SUPPLIED INFORMATION>

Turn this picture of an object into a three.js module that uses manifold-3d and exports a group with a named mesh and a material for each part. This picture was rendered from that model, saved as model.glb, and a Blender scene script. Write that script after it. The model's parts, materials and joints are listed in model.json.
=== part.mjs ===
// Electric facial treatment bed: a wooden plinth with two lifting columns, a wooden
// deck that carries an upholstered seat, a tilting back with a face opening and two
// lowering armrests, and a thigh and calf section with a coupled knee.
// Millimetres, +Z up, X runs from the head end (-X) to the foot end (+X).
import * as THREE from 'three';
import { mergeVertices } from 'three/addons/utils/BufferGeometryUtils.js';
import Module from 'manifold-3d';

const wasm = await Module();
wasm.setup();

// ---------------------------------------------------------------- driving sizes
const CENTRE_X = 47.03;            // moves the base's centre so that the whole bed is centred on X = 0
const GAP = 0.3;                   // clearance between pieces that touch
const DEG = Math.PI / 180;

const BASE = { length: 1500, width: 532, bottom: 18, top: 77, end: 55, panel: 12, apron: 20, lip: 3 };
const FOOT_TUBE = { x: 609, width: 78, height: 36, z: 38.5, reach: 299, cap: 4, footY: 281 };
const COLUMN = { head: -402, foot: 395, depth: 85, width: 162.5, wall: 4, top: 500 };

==

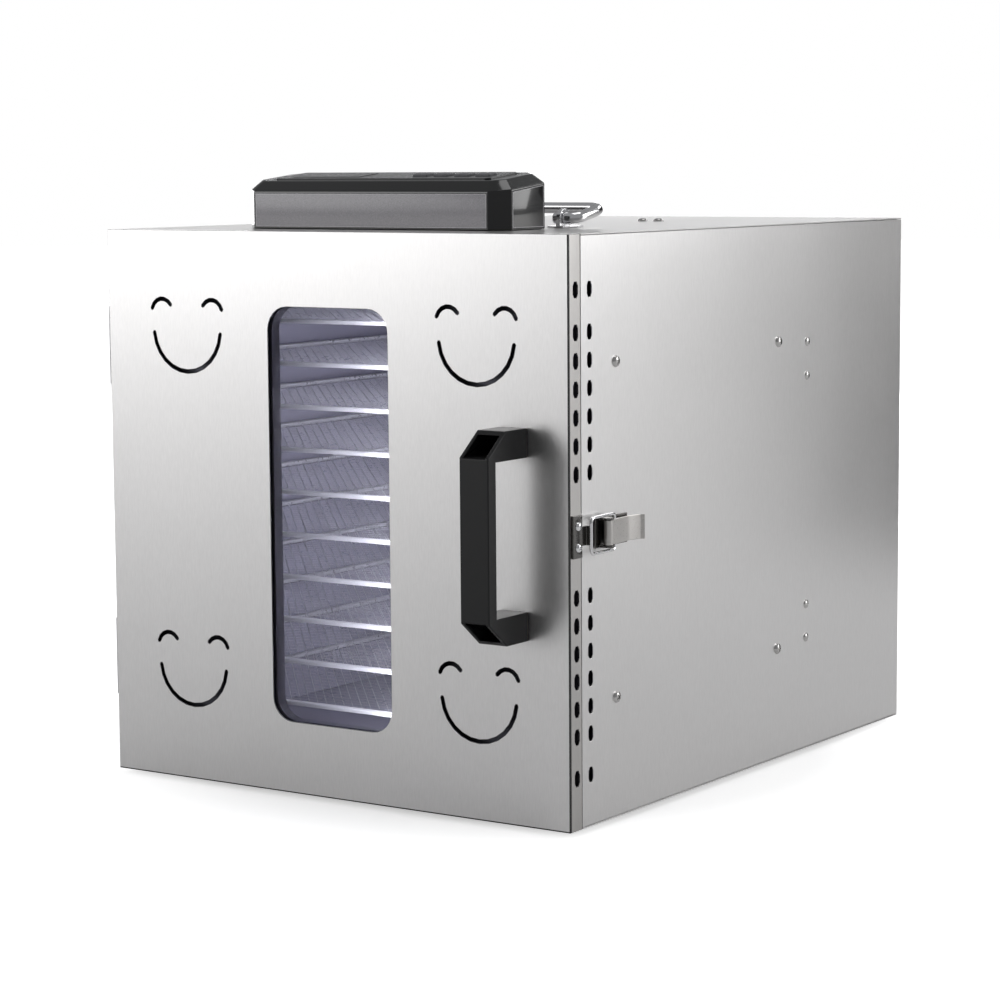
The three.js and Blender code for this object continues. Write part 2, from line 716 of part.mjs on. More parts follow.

* * *

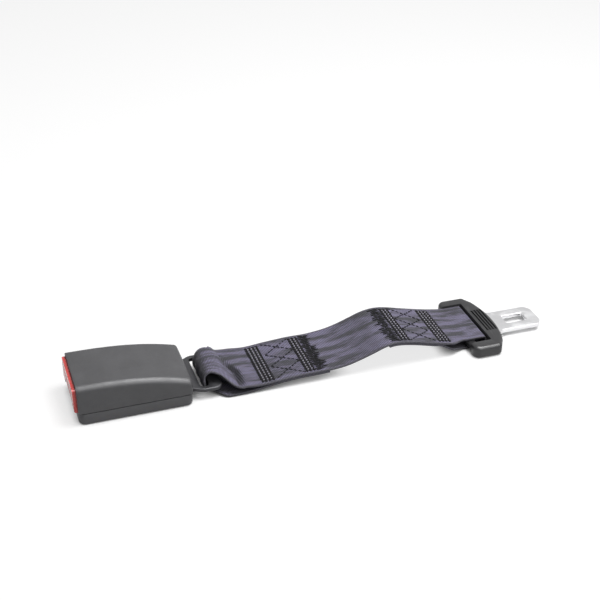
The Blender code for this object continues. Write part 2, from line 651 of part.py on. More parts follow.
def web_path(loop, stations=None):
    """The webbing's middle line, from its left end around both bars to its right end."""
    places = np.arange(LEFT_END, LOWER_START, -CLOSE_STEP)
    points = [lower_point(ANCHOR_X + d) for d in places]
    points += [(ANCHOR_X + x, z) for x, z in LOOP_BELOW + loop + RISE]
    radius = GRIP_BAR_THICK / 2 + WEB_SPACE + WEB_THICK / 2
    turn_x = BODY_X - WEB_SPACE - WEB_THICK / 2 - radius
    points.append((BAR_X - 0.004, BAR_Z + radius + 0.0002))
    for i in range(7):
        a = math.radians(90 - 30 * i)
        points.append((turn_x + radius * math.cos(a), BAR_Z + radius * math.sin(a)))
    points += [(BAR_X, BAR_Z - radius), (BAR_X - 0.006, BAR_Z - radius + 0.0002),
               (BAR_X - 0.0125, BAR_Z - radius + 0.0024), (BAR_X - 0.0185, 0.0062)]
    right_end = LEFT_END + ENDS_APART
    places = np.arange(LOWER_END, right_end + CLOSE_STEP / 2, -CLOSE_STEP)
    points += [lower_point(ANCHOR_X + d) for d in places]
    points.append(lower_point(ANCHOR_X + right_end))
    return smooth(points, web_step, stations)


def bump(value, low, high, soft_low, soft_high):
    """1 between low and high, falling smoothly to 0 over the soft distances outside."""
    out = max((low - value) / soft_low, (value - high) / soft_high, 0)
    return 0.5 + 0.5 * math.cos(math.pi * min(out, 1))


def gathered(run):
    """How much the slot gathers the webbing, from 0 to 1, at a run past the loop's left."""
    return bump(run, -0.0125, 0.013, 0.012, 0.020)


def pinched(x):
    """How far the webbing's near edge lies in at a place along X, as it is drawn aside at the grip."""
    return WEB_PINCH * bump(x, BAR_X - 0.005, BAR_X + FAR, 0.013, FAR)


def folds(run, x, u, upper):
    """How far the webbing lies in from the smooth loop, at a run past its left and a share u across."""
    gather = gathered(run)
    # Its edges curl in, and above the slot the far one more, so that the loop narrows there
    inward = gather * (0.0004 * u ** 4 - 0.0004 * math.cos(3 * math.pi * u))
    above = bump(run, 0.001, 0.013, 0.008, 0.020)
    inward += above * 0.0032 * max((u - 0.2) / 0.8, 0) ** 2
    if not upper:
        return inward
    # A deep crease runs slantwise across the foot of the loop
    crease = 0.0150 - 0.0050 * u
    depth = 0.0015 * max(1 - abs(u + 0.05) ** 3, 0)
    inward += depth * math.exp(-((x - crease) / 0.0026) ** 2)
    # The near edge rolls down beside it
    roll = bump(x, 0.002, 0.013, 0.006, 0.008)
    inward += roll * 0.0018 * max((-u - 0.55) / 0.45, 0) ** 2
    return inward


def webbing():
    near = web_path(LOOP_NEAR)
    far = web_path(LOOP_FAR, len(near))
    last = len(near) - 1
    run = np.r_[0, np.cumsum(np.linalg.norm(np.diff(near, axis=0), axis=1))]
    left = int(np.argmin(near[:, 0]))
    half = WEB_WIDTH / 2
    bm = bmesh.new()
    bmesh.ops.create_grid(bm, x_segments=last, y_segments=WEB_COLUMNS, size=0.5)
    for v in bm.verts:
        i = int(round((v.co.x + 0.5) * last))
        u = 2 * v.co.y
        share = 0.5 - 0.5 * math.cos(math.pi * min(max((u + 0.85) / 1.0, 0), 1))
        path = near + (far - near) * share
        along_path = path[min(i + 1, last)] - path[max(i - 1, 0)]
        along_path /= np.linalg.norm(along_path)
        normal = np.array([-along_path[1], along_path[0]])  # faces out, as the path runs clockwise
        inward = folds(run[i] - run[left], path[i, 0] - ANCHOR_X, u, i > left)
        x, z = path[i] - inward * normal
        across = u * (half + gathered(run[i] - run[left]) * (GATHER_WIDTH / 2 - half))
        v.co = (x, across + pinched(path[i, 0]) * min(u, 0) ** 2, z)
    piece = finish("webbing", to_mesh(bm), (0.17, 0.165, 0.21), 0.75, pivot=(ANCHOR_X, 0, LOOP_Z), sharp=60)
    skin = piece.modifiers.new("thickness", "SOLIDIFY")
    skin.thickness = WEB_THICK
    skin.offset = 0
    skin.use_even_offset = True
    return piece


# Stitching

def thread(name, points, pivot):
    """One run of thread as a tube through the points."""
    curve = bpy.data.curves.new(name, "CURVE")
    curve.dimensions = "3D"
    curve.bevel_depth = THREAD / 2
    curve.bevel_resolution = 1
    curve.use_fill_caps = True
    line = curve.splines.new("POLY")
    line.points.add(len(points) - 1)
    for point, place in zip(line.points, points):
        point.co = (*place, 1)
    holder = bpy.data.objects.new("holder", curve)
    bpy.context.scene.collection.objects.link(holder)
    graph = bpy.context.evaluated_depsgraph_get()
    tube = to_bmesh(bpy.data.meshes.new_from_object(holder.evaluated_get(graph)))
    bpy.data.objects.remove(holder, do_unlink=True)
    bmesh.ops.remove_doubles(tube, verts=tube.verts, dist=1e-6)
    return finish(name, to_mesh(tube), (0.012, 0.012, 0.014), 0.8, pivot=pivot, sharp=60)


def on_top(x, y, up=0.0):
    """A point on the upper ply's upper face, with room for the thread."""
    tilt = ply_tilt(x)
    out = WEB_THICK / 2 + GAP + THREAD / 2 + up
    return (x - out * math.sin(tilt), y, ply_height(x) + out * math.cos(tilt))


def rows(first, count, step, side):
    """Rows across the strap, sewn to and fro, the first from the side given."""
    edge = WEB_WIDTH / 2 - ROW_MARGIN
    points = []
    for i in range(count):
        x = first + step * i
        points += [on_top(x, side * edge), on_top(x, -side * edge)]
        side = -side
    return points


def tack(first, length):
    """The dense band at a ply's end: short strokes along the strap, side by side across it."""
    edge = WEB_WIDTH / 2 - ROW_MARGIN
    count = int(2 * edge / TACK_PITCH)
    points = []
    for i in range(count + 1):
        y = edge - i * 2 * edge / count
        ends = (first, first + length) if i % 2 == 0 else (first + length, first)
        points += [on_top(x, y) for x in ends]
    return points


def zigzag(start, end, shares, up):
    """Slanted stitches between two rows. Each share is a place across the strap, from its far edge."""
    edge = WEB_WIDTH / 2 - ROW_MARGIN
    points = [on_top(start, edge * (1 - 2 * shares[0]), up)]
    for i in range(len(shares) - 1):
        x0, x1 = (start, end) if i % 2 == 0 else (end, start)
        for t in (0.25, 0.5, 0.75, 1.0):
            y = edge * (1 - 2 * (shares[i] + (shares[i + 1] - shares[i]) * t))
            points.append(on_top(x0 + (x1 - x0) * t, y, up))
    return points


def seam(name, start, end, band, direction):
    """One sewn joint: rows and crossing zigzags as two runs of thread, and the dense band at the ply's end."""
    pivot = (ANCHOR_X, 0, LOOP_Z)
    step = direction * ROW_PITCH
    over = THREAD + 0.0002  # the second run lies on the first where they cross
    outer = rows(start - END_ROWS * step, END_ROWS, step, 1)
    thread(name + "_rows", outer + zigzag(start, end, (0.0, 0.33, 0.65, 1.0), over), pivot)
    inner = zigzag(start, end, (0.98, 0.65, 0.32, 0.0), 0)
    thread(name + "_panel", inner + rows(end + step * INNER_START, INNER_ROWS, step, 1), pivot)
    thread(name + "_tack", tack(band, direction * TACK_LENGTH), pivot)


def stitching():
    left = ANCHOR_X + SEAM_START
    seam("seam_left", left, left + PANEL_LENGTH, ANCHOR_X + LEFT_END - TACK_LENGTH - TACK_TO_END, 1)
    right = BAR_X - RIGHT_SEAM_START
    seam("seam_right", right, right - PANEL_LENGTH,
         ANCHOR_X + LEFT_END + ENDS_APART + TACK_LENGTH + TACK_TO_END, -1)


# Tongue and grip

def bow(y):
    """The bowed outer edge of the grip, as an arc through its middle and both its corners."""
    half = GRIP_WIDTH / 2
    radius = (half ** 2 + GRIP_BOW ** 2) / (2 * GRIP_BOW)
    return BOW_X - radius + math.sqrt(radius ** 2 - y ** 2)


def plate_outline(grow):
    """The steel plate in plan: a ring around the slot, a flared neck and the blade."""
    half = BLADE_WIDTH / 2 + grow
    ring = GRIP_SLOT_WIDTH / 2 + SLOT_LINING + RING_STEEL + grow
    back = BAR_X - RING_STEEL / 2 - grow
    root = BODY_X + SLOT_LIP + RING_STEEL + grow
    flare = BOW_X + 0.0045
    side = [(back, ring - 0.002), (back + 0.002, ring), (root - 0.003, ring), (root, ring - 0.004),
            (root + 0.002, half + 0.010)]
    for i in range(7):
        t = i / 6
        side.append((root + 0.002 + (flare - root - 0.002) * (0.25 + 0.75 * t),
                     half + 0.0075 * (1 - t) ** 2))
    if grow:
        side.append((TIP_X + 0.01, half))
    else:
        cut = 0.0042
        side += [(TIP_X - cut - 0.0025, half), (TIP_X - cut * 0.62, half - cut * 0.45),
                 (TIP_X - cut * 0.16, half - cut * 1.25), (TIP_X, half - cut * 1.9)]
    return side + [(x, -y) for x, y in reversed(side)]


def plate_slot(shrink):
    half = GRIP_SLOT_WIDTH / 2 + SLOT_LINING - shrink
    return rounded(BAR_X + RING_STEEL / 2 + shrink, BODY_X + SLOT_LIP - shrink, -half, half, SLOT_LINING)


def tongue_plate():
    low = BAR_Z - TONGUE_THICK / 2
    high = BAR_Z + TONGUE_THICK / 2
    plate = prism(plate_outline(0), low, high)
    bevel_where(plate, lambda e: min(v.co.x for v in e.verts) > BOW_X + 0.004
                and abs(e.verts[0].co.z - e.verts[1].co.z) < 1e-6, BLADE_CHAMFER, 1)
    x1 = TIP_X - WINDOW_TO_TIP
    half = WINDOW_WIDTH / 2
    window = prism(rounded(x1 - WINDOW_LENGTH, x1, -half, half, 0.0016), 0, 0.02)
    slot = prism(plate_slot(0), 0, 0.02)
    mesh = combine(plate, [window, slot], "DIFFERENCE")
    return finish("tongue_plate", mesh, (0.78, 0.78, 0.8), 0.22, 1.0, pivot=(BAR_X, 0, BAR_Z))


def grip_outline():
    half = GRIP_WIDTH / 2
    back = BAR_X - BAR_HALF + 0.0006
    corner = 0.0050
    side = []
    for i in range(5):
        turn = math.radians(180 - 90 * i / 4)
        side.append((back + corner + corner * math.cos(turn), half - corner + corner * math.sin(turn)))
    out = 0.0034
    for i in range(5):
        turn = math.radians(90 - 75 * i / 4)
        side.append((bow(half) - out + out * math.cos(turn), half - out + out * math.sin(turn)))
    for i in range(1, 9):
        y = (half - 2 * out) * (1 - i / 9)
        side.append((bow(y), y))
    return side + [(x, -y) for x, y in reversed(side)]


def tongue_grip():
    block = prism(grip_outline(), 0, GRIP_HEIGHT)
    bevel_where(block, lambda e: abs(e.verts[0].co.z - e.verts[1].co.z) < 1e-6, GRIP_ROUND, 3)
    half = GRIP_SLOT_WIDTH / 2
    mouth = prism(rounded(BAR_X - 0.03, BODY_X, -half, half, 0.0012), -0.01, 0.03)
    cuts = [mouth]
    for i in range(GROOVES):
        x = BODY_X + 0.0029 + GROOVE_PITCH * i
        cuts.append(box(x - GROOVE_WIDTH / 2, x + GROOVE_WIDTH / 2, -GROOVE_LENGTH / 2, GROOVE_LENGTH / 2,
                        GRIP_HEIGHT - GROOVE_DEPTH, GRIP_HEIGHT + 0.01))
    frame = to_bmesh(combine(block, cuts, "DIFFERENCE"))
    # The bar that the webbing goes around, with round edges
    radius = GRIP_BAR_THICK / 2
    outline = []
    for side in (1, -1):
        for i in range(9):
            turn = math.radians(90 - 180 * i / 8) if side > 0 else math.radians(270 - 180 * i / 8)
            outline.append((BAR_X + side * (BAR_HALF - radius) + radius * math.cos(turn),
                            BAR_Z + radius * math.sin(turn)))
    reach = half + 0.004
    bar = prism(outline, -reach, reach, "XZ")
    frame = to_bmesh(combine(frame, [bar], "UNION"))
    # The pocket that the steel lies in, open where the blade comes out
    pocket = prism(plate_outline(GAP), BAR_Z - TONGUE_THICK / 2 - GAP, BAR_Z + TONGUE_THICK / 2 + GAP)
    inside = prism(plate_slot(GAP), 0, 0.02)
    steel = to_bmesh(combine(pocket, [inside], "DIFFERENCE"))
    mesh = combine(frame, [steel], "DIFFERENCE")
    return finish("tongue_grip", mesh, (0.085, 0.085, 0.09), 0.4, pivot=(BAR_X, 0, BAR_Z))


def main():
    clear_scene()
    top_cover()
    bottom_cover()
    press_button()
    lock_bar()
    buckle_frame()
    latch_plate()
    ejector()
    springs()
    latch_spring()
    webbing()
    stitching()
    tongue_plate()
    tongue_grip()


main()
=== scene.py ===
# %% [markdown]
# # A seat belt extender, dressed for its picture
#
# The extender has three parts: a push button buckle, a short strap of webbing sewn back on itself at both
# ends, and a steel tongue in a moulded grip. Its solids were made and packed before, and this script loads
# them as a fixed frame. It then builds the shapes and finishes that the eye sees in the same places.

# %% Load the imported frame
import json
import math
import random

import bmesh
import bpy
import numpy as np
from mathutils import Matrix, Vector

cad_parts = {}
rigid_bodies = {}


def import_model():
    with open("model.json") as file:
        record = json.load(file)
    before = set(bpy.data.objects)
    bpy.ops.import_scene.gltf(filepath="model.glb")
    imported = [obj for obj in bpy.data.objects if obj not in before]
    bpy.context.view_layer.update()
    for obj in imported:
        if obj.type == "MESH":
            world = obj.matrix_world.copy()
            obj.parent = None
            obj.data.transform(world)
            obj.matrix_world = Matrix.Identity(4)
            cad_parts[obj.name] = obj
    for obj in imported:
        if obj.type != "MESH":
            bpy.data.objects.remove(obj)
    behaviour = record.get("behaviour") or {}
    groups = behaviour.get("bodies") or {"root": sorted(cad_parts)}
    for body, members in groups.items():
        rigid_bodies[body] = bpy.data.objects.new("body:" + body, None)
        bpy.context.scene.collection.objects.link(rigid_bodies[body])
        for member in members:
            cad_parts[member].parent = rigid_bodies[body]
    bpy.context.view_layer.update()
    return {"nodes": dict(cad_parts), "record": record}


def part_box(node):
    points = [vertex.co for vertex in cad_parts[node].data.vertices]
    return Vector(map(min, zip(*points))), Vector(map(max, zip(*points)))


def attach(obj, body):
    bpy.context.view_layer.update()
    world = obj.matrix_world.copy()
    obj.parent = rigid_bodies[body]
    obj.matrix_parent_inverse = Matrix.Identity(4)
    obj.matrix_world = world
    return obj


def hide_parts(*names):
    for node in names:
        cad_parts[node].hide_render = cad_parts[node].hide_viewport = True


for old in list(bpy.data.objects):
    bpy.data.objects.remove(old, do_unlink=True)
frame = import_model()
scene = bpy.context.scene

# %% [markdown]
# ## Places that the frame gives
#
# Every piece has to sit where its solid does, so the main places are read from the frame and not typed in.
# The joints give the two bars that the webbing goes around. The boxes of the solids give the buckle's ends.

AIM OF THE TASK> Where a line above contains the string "continues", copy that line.

WRITTEN ANSWER>
The three.js and Blender code for this object continues. Write part 2, from line 716 of part.mjs on. More parts follow.
The Blender code for this object continues. Write part 2, from line 651 of part.py on. More parts follow.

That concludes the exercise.